The court denied a request from the National Postal Policy Council last month to block USPS from raising rates on first-class mail and periodicals until its ongoing lawsuit is settled.

Plaintiff’s attorney Ayesha Khan argued that the commission’s new rate-setting system didn’t adequately account for the statutory objective that USPS provide “predictable and stable rates.”

But Judge David Tatel and Judith Rogers pushed back on that argument, saying the plaintiffs would have to prove that the commission didn’t just misapply one factor, but that its balancing of all nine factors together was “arbitrary and capricious.”

“You’ve made exactly the argument I would expect you to make — that the commission should have balanced some of these factors differently, and in your favor. The Postal Service looks at the same factors and argues that the commission should balance them differently. But what we have here is everybody agrees that the commission considered the factors, took them into account and made a judgment — and it’s very hard for me to see how we can second-guess that,” Tatel said.

Khan said the PRC didn’t give equal consideration to some factors, such as maximizing USPS incentives to cut costs, increase efficiency and meet service targets.

By implementing a rate-setting system that allows USPS to charge higher rates based in part on a decline in mail density, Khan said USPS would essentially receive more money for a greater decline in service.

“They adopted authorities that did nothing about any of that. Nothing — ignored it completely. None of the money they get needs to go to improvement. They receive the full amount of costs attributable to volume declines, even the portion caused by poor service, or even the portion that would have been ameliorated by inefficiencies. And so what they’ve done is they rewarded the decline,” Khan said.

The commission, she added, found USPS hasn’t met many of its own cost-savings projections and that the agency’s productivity has declined in recent years.

USPS attorney David Belt told the court that the PRC, in its 10-year review, recognized that the previous rate-setting system wouldn’t allow USPS to remain financially stable in the long term. However, Belt said the commission’s changes in the new rate-setting system are “not themselves sufficient” for USPS to reach its financial stability objectives.

USPS is instead petitioning the PRC for a “reset” of market-dominant product prices, in order for the agency to adequately cover its costs.

“We’re not asking for unregulated, unfettered pricing authority. Certainly, unregulated, unfettered pricing authority would achieve the financial stability objective, but it would undermine other objectives,” Belt said.

Belt said USPS has cut costs and increased efficiency over the past 10 years,  but he said USPS revenue hasn’t covered its operating costs for the past 14 years, and “further cost-cutting would be difficult in light of our legal obligations and restraints.”

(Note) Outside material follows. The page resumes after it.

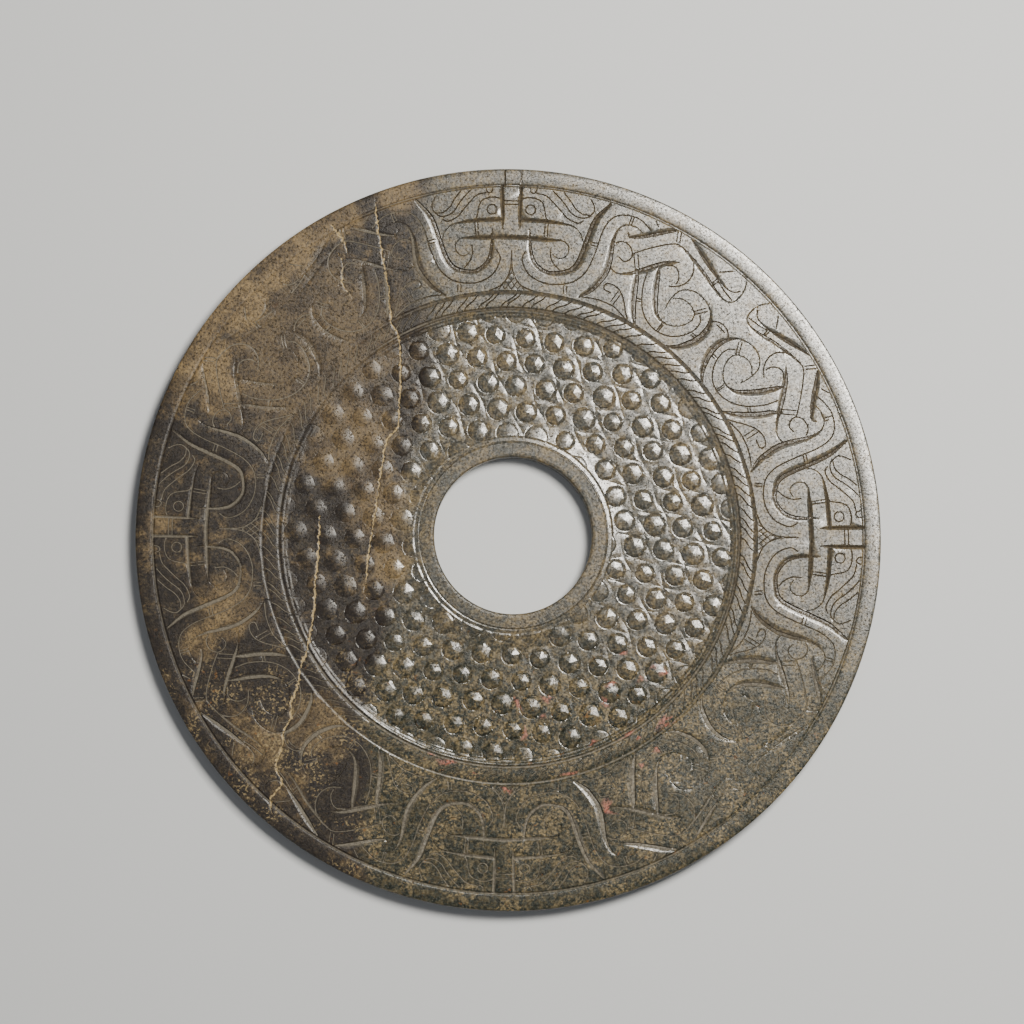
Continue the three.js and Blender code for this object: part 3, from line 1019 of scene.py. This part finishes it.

“Our position is that any rate-making system that doesn’t allow the Postal Service a reasonable opportunity to cover its costs is unreasonable,” Belt said.

Tatel noted that PAEA mandated a 10-year review from the PRC, but beyond that, the commission was free to revisit its rate-setting system for USPS at any point, and could entertain more petitions from USPS to raise its rates.

“It just seems to me that the statute so clearly gives the commission more power after the 10-year period than it did in the first,” Tatel said.

Justice Department attorney Dana Kaersvang argued that the PRC was “plainly within its statutory authority” in creating a new rate-setting system.

“The commission’s bottom line here makes a lot of sense, because nobody really disputes that the inflation-based price cap was standing in the way of achieving the objectives. Rates were not reasonable, because they were below cost,” Kaersvang said.

By keeping the price cap in place, Kaersvang said the PRC targeted losses outside the USPS’s control, while encouraging the agency to still cut costs and prevent rates from going up too rapidly.

“The commission recognized that there is a lot of uncertainty here, and it will review the system again in five years, or earlier, if necessary,” Kaersvang said.